Please print every record below exactly as it appears.

Start of Material for this exercise

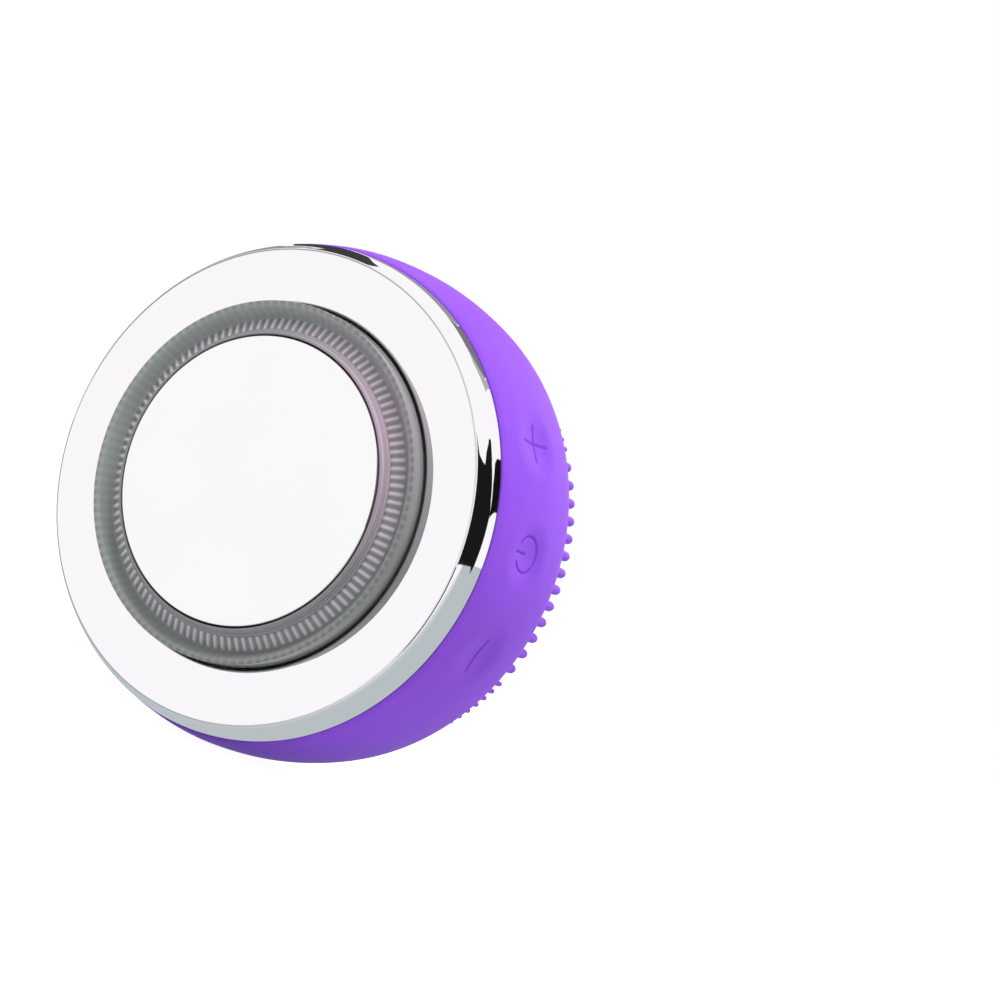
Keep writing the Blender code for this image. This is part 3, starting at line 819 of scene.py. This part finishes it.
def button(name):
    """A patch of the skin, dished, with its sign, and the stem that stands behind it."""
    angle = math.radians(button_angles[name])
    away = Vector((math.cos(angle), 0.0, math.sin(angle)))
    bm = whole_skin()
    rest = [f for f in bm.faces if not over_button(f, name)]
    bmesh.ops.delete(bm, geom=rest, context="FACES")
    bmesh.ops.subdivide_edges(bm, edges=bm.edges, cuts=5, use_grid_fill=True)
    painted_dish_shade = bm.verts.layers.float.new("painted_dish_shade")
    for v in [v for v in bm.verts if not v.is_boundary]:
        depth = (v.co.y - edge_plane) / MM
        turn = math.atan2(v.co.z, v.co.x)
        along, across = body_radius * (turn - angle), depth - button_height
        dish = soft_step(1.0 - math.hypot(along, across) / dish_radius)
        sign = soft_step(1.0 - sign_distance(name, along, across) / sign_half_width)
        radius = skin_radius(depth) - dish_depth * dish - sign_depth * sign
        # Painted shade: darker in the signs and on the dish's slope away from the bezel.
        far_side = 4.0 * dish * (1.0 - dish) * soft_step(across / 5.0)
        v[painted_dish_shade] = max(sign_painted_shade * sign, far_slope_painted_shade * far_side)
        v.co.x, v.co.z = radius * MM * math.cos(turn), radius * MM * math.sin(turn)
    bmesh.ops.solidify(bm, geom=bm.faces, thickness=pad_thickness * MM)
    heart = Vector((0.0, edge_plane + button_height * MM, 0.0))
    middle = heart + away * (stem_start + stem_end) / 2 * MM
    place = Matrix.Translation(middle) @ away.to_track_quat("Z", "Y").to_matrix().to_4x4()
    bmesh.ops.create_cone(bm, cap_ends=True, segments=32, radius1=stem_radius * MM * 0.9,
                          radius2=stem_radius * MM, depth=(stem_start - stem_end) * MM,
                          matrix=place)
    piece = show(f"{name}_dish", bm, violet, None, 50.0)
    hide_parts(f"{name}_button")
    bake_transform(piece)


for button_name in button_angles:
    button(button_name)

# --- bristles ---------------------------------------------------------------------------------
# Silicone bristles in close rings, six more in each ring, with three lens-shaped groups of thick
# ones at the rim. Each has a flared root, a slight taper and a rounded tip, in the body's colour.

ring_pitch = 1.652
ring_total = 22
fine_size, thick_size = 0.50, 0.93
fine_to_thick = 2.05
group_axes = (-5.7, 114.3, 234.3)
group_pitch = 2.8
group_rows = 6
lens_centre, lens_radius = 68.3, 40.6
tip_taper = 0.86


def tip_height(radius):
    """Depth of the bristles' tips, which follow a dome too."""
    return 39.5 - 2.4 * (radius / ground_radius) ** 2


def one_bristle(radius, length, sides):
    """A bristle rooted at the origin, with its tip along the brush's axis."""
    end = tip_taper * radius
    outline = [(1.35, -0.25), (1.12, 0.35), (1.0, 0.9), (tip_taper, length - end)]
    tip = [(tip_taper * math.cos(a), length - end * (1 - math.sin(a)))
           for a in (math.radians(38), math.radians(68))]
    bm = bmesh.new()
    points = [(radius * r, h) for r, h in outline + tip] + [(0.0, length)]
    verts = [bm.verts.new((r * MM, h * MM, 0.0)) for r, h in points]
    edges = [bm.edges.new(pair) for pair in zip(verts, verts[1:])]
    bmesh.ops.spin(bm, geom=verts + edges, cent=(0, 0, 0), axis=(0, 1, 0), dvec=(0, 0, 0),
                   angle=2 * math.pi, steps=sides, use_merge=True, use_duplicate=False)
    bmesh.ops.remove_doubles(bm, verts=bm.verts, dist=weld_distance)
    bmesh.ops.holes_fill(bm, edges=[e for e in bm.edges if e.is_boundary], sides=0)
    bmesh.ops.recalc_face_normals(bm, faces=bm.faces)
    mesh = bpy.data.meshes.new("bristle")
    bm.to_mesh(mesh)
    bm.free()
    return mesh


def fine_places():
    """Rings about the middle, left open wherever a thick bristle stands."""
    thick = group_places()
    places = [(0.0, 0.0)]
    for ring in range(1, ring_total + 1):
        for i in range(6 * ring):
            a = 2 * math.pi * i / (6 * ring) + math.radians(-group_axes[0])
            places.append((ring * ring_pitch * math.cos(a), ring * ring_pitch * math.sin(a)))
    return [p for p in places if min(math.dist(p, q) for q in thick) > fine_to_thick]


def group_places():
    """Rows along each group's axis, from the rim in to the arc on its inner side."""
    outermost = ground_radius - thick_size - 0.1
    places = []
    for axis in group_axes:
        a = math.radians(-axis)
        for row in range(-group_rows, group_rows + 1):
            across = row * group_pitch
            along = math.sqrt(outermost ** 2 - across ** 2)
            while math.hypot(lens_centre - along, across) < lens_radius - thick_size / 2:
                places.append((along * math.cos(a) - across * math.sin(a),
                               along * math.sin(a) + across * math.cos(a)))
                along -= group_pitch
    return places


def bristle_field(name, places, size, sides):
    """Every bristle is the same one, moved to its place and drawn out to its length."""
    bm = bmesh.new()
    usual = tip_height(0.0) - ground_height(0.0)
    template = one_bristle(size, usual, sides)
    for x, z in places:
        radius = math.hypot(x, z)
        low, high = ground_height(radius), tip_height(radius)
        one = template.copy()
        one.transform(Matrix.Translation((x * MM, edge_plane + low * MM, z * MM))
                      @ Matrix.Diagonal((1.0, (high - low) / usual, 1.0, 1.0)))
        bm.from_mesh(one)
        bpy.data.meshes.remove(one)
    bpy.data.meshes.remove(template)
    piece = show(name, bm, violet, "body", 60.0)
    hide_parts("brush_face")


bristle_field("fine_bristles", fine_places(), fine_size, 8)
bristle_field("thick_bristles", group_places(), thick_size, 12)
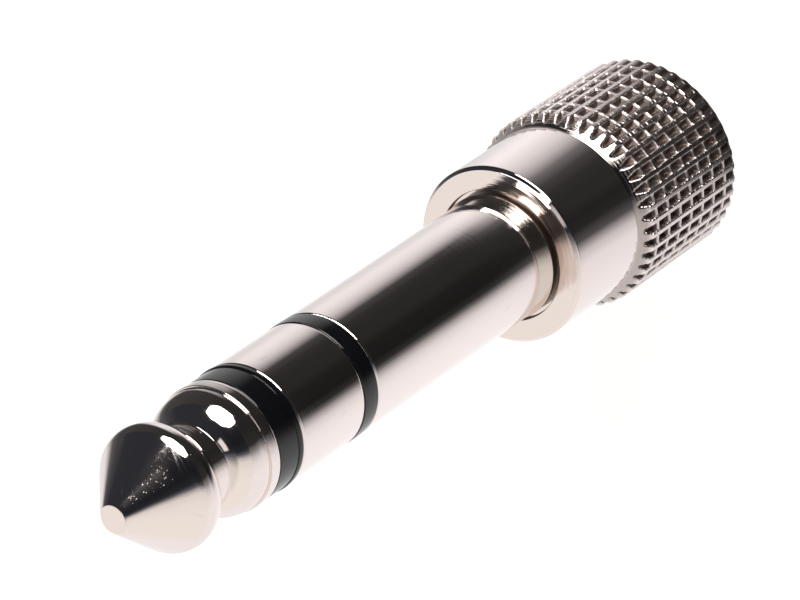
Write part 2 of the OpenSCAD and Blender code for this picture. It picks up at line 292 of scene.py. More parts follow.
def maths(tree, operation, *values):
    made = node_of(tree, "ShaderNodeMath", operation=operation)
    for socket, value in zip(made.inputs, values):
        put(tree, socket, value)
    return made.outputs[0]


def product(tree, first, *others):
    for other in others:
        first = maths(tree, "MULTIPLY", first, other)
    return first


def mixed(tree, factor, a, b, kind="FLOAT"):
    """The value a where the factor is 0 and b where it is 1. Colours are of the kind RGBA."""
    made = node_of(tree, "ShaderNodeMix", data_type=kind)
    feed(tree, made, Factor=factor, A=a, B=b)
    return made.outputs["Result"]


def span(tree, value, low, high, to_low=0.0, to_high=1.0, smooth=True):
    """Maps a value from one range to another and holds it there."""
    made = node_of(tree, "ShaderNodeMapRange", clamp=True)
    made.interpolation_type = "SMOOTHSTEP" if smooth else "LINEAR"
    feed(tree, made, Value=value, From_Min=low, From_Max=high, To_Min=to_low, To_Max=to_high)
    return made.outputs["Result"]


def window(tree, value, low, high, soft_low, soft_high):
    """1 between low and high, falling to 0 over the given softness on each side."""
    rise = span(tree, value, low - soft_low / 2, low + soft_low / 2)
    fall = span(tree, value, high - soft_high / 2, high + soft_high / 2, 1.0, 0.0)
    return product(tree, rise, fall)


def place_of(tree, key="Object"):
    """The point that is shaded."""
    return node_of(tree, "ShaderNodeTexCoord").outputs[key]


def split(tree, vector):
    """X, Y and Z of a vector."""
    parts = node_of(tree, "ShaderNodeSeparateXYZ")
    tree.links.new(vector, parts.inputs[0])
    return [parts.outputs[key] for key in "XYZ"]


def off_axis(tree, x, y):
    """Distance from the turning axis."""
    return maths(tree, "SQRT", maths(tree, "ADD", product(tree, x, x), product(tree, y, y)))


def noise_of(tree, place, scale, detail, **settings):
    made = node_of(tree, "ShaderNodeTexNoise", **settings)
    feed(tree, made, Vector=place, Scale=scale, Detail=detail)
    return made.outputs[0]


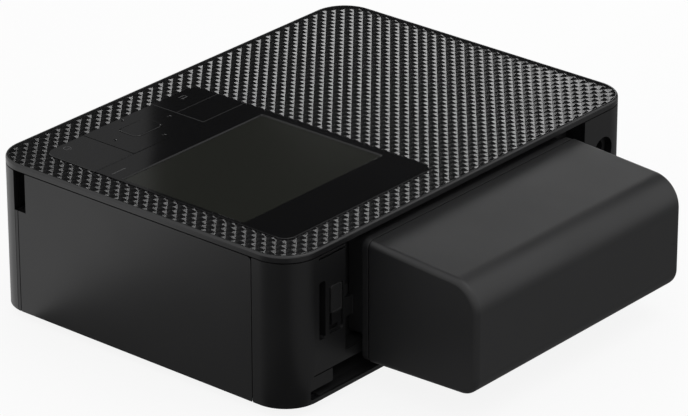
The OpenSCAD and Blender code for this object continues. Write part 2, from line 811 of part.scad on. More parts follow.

End of Material for this exercise

▶ The solution:
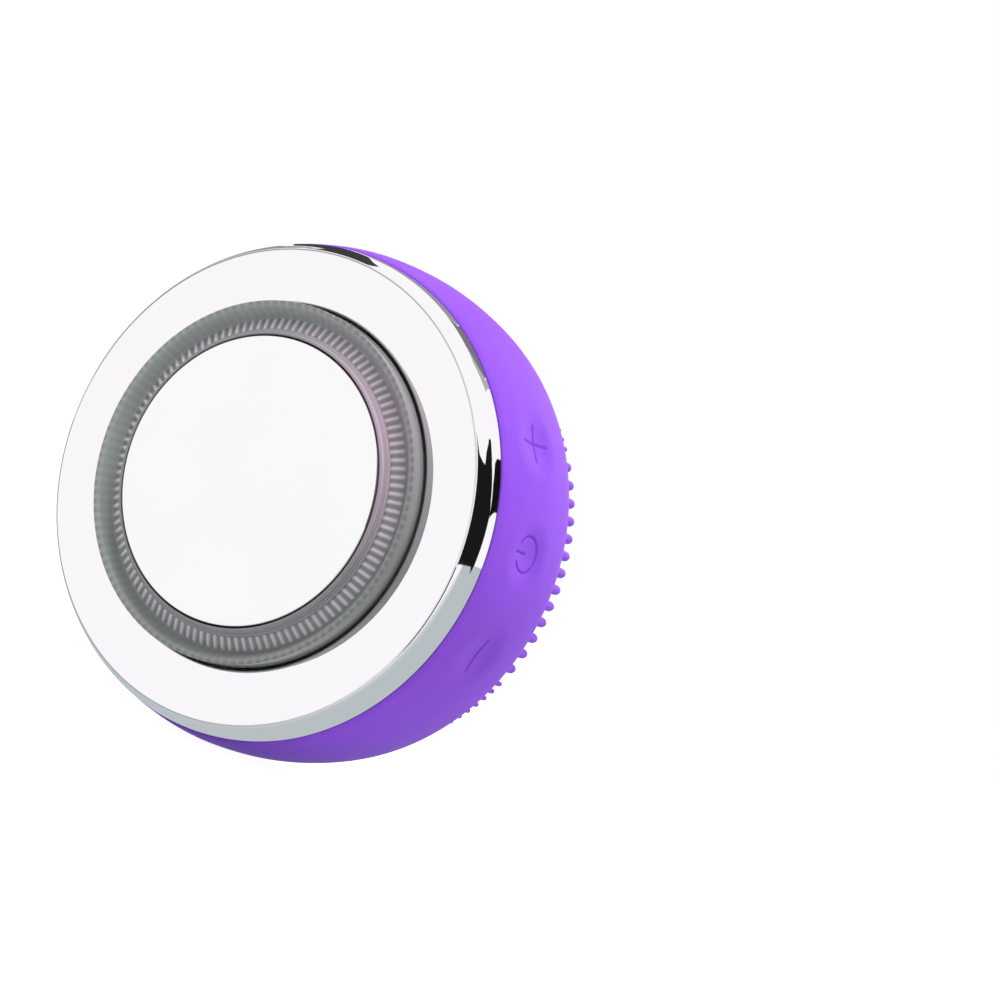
Keep writing the Blender code for this image. This is part 3, starting at line 819 of scene.py. This part finishes it.
def button(name):
    """A patch of the skin, dished, with its sign, and the stem that stands behind it."""
    angle = math.radians(button_angles[name])
    away = Vector((math.cos(angle), 0.0, math.sin(angle)))
    bm = whole_skin()
    rest = [f for f in bm.faces if not over_button(f, name)]
    bmesh.ops.delete(bm, geom=rest, context="FACES")
    bmesh.ops.subdivide_edges(bm, edges=bm.edges, cuts=5, use_grid_fill=True)
    painted_dish_shade = bm.verts.layers.float.new("painted_dish_shade")
    for v in [v for v in bm.verts if not v.is_boundary]:
        depth = (v.co.y - edge_plane) / MM
        turn = math.atan2(v.co.z, v.co.x)
        along, across = body_radius * (turn - angle), depth - button_height
        dish = soft_step(1.0 - math.hypot(along, across) / dish_radius)
        sign = soft_step(1.0 - sign_distance(name, along, across) / sign_half_width)
        radius = skin_radius(depth) - dish_depth * dish - sign_depth * sign
        # Painted shade: darker in the signs and on the dish's slope away from the bezel.
        far_side = 4.0 * dish * (1.0 - dish) * soft_step(across / 5.0)
        v[painted_dish_shade] = max(sign_painted_shade * sign, far_slope_painted_shade * far_side)
        v.co.x, v.co.z = radius * MM * math.cos(turn), radius * MM * math.sin(turn)
    bmesh.ops.solidify(bm, geom=bm.faces, thickness=pad_thickness * MM)
    heart = Vector((0.0, edge_plane + button_height * MM, 0.0))
    middle = heart + away * (stem_start + stem_end) / 2 * MM
    place = Matrix.Translation(middle) @ away.to_track_quat("Z", "Y").to_matrix().to_4x4()
    bmesh.ops.create_cone(bm, cap_ends=True, segments=32, radius1=stem_radius * MM * 0.9,
                          radius2=stem_radius * MM, depth=(stem_start - stem_end) * MM,
                          matrix=place)
    piece = show(f"{name}_dish", bm, violet, None, 50.0)
    hide_parts(f"{name}_button")
    bake_transform(piece)


for button_name in button_angles:
    button(button_name)

# --- bristles ---------------------------------------------------------------------------------
# Silicone bristles in close rings, six more in each ring, with three lens-shaped groups of thick
# ones at the rim. Each has a flared root, a slight taper and a rounded tip, in the body's colour.

ring_pitch = 1.652
ring_total = 22
fine_size, thick_size = 0.50, 0.93
fine_to_thick = 2.05
group_axes = (-5.7, 114.3, 234.3)
group_pitch = 2.8
group_rows = 6
lens_centre, lens_radius = 68.3, 40.6
tip_taper = 0.86


def tip_height(radius):
    """Depth of the bristles' tips, which follow a dome too."""
    return 39.5 - 2.4 * (radius / ground_radius) ** 2


def one_bristle(radius, length, sides):
    """A bristle rooted at the origin, with its tip along the brush's axis."""
    end = tip_taper * radius
    outline = [(1.35, -0.25), (1.12, 0.35), (1.0, 0.9), (tip_taper, length - end)]
    tip = [(tip_taper * math.cos(a), length - end * (1 - math.sin(a)))
           for a in (math.radians(38), math.radians(68))]
    bm = bmesh.new()
    points = [(radius * r, h) for r, h in outline + tip] + [(0.0, length)]
    verts = [bm.verts.new((r * MM, h * MM, 0.0)) for r, h in points]
    edges = [bm.edges.new(pair) for pair in zip(verts, verts[1:])]
    bmesh.ops.spin(bm, geom=verts + edges, cent=(0, 0, 0), axis=(0, 1, 0), dvec=(0, 0, 0),
                   angle=2 * math.pi, steps=sides, use_merge=True, use_duplicate=False)
    bmesh.ops.remove_doubles(bm, verts=bm.verts, dist=weld_distance)
    bmesh.ops.holes_fill(bm, edges=[e for e in bm.edges if e.is_boundary], sides=0)
    bmesh.ops.recalc_face_normals(bm, faces=bm.faces)
    mesh = bpy.data.meshes.new("bristle")
    bm.to_mesh(mesh)
    bm.free()
    return mesh


def fine_places():
    """Rings about the middle, left open wherever a thick bristle stands."""
    thick = group_places()
    places = [(0.0, 0.0)]
    for ring in range(1, ring_total + 1):
        for i in range(6 * ring):
            a = 2 * math.pi * i / (6 * ring) + math.radians(-group_axes[0])
            places.append((ring * ring_pitch * math.cos(a), ring * ring_pitch * math.sin(a)))
    return [p for p in places if min(math.dist(p, q) for q in thick) > fine_to_thick]


def group_places():
    """Rows along each group's axis, from the rim in to the arc on its inner side."""
    outermost = ground_radius - thick_size - 0.1
    places = []
    for axis in group_axes:
        a = math.radians(-axis)
        for row in range(-group_rows, group_rows + 1):
            across = row * group_pitch
            along = math.sqrt(outermost ** 2 - across ** 2)
            while math.hypot(lens_centre - along, across) < lens_radius - thick_size / 2:
                places.append((along * math.cos(a) - across * math.sin(a),
                               along * math.sin(a) + across * math.cos(a)))
                along -= group_pitch
    return places


def bristle_field(name, places, size, sides):
    """Every bristle is the same one, moved to its place and drawn out to its length."""
    bm = bmesh.new()
    usual = tip_height(0.0) - ground_height(0.0)
    template = one_bristle(size, usual, sides)
    for x, z in places:
        radius = math.hypot(x, z)
        low, high = ground_height(radius), tip_height(radius)
        one = template.copy()
        one.transform(Matrix.Translation((x * MM, edge_plane + low * MM, z * MM))
                      @ Matrix.Diagonal((1.0, (high - low) / usual, 1.0, 1.0)))
        bm.from_mesh(one)
        bpy.data.meshes.remove(one)
    bpy.data.meshes.remove(template)
    piece = show(name, bm, violet, "body", 60.0)
    hide_parts("brush_face")


bristle_field("fine_bristles", fine_places(), fine_size, 8)
bristle_field("thick_bristles", group_places(), thick_size, 12)
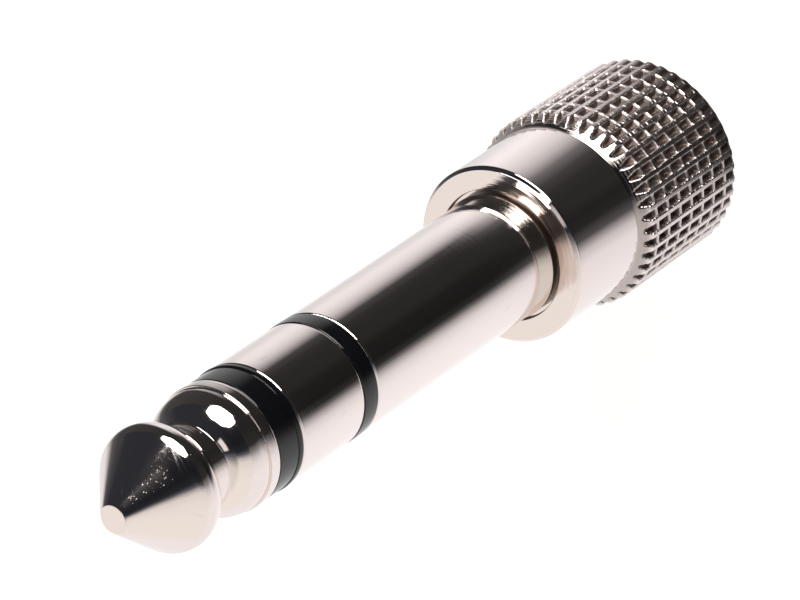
Write part 2 of the OpenSCAD and Blender code for this picture. It picks up at line 292 of scene.py. More parts follow.
def maths(tree, operation, *values):
    made = node_of(tree, "ShaderNodeMath", operation=operation)
    for socket, value in zip(made.inputs, values):
        put(tree, socket, value)
    return made.outputs[0]


def product(tree, first, *others):
    for other in others:
        first = maths(tree, "MULTIPLY", first, other)
    return first


def mixed(tree, factor, a, b, kind="FLOAT"):
    """The value a where the factor is 0 and b where it is 1. Colours are of the kind RGBA."""
    made = node_of(tree, "ShaderNodeMix", data_type=kind)
    feed(tree, made, Factor=factor, A=a, B=b)
    return made.outputs["Result"]


def span(tree, value, low, high, to_low=0.0, to_high=1.0, smooth=True):
    """Maps a value from one range to another and holds it there."""
    made = node_of(tree, "ShaderNodeMapRange", clamp=True)
    made.interpolation_type = "SMOOTHSTEP" if smooth else "LINEAR"
    feed(tree, made, Value=value, From_Min=low, From_Max=high, To_Min=to_low, To_Max=to_high)
    return made.outputs["Result"]


def window(tree, value, low, high, soft_low, soft_high):
    """1 between low and high, falling to 0 over the given softness on each side."""
    rise = span(tree, value, low - soft_low / 2, low + soft_low / 2)
    fall = span(tree, value, high - soft_high / 2, high + soft_high / 2, 1.0, 0.0)
    return product(tree, rise, fall)


def place_of(tree, key="Object"):
    """The point that is shaded."""
    return node_of(tree, "ShaderNodeTexCoord").outputs[key]


def split(tree, vector):
    """X, Y and Z of a vector."""
    parts = node_of(tree, "ShaderNodeSeparateXYZ")
    tree.links.new(vector, parts.inputs[0])
    return [parts.outputs[key] for key in "XYZ"]


def off_axis(tree, x, y):
    """Distance from the turning axis."""
    return maths(tree, "SQRT", maths(tree, "ADD", product(tree, x, x), product(tree, y, y)))


def noise_of(tree, place, scale, detail, **settings):
    made = node_of(tree, "ShaderNodeTexNoise", **settings)
    feed(tree, made, Vector=place, Scale=scale, Detail=detail)
    return made.outputs[0]


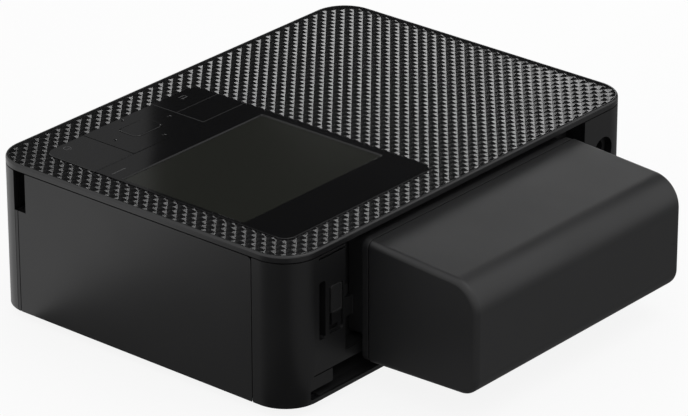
The OpenSCAD and Blender code for this object continues. Write part 2, from line 811 of part.scad on. More parts follow.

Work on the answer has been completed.